(Supplied data)
╭──

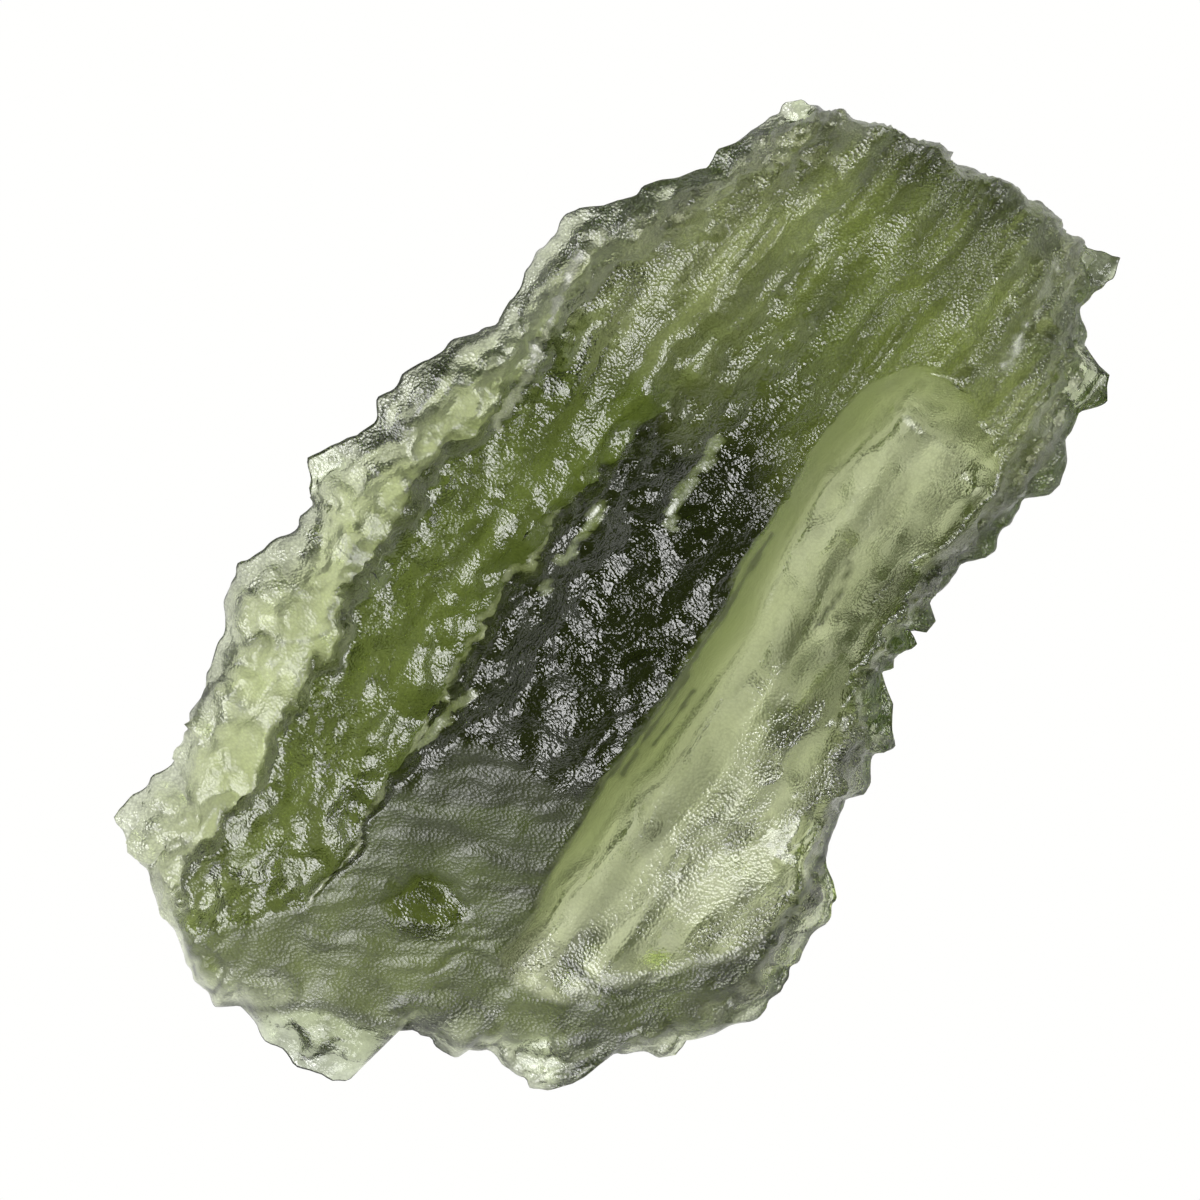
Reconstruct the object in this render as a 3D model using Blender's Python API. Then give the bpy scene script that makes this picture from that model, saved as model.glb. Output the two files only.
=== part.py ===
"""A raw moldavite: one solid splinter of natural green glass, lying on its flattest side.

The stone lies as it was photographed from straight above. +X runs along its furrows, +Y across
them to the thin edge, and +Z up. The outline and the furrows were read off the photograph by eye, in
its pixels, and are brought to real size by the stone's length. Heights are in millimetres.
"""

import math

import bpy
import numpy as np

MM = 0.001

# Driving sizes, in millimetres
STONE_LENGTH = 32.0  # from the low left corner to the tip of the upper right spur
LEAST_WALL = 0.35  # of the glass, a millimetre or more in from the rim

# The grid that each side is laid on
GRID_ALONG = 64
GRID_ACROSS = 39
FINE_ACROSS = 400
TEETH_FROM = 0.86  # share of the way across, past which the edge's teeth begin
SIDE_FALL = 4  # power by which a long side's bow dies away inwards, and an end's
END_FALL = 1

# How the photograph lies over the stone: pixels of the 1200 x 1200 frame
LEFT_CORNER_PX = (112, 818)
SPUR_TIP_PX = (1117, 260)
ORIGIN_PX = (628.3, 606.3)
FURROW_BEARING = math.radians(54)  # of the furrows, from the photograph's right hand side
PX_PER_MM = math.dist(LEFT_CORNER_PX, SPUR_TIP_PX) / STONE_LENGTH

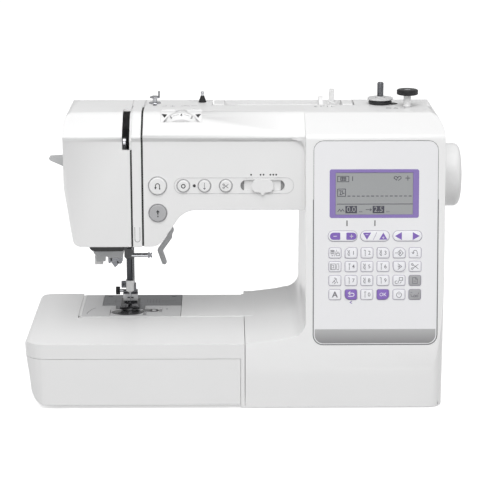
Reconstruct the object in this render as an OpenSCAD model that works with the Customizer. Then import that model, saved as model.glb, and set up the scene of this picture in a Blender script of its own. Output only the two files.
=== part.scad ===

╰──

(Your instructions) Pull out and copy each line containing the string "import".

(Complete output)
import math
import bpy
import numpy as np
Reconstruct the object in this render as an OpenSCAD model that works with the Customizer. Then import that model, saved as model.glb, and set up the scene of this picture in a Blender script of its own. Output only the two files.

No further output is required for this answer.